Madam Speaker, I was leading into the debate but I wanted to show my disappointment that the Liberal government has used time allocation or closure 44 times since it came to power. We have more speakers. I was sitting here waiting for my turn. More speakers are coming up and they will be disappointed.
Getting back to the bill and the group of amendments, I have read the bill very thoroughly. I attended the auditor general's briefing on Bill C-53 and the Small Business Loans Act.
From the beginning I have been addressing the issues on Bill C-53 and the particular amendments. I addressed this bill at the first stage. I proposed right from the beginning certain amendments or recommendations and I am very delighted to speak on those recommendations.
Group No. 3 contains two motions, Motion No. 6 and Motion No. 11. Motion No. 6 deals with clause 8 and Motion No. 11 deals with clause 15. I will go over these clauses separately. These amendments are put forward by the official opposition. I am very delighted to speak on them and I will support them.
Clause 8 deals with the liability of the minister. We are proposing that the liability should be reduced to 50%, or any prescribed lesser percent. The rationale behind that reduction of the liability of the government is that lowering the percentage of the government's liability for a defaulted loan means that the lender must also assume a larger portion of any loss. By lowering the government's liability from 85% to 50%, the lender also assumes a greater risk in making the loan. In fact the risk would be equally shared.
The default rate under the old Small Business Loans Act was nearly 10 times higher than that in the private sector. This bill does not provide an adequate review of risk analysis. There is no provision for losses. Borrowers are not guaranteed but financial institutions are guaranteed. If bad decisions are made by the financial institutions, they are guaranteed.
Furthermore the bill does not put a mechanism in place to prevent financial institutions charging administrative fees when small businessmen go to them for loans. They should not be charging a fee in the first place but the auditor general has reported that they have been charging a fee in the past.

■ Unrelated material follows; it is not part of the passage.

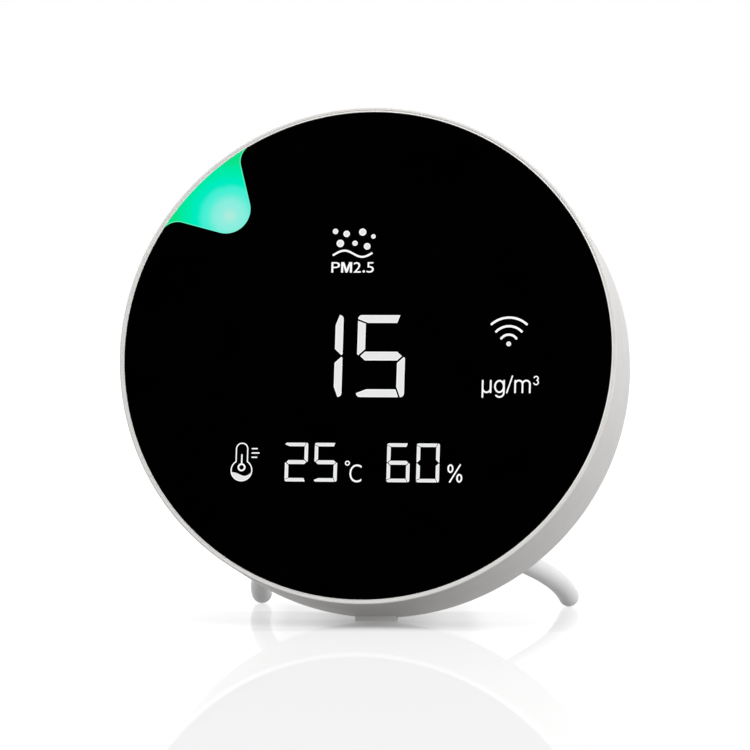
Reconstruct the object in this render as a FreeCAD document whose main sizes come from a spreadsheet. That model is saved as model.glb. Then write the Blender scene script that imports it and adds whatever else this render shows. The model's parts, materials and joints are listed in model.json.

By lowering the government's liability from 85% to 50%, it will be the lenders who will be given more responsibility to share the risks.
The auditor general has noted various cases where major borrowers were able to obtain numerous loans with totals exceeding certain limits because they were operating the same businesses. In one group, 23 related corporations obtained more than $4 million in loans.
This practice are contrary to the intent of the act. Currently there are no provisions under the Small Business Loans Act to prevent this practice, even though such rules exist under the Income Tax Act. That act has provisions designed to limit access to the corporate tax rate for small business and to prevent abuse by the creation of a number of related corporations. The government needs to address that issue more rigorously in the bill.
I am delighted to support Motion No. 6.
In Motion No. 11 we are making an amendment in clause 15 which deals with the audit or the examination of various files. We are recommending that lines 20 to 22 on page 9 of the bill be replaced with “the minister will routinely conduct an audit or examination of the” files.
Industry Canada does not audit any account until the file becomes a claim file, which is absolutely wrong. It should audit files that need to be audited.
The rationale in putting forward this recommendation is that as presently worded Industry Canada officials must give written notice to a lender before conducting an audit of the lender's records or documents. This change would allow officials to conduct an audit routinely. Moreover, they could do so whenever they desired. It would ensure federal accountability in the process.
The December 1997 auditor general's report highlighted examples where lending institutions have not exercised due care in making a loan. In short, better auditing provisions need to be in place and it becomes very important that we deal with these issues.
Industry Canada introduced a policy of full cost recovery for loans issued after April 1, 1995. The department reduced its loss sharing ratio from 90% to 85% and imposed on lenders a 1.25% annual administration fee. According to Industry Canada projections, these modifications to the program should result in full cost recovery over a 10 year period.
The auditor general has reservations regarding the department's ability to move toward full cost recovery, noting an increased proportion of riskier loans in its guaranteed loan portfolio.
An internal study undertaken in 1997 by the department confirmed a significant increase in risk in the program's loan portfolio, stating higher default rates which are occurring earlier in the life of a loan. As a result, the auditor general urged the department to undertake greater efforts to develop systems and practices to better evaluate program performance in order to assist in monitoring loan portfolio risk so that smaller businesses get the benefit from this whole program.
The auditor general recommended that industry take steps to ensure that lenders have complied with the regulations of this act. It was found that some loan files did not contain the information necessary to perform a total credit risk analysis.
This bill does nothing to address the shortcomings of the audit process outlined above. It is likely that the same criticism levelled by the auditor general in this regard will continue. As a part of its review, Industry Canada does not assess whether the lender has exercised due care when making a loan.
The amendments would make the process more accountable. The auditor general's recommendations would be in place. Small businesses would be getting the advantage, not the large businesses.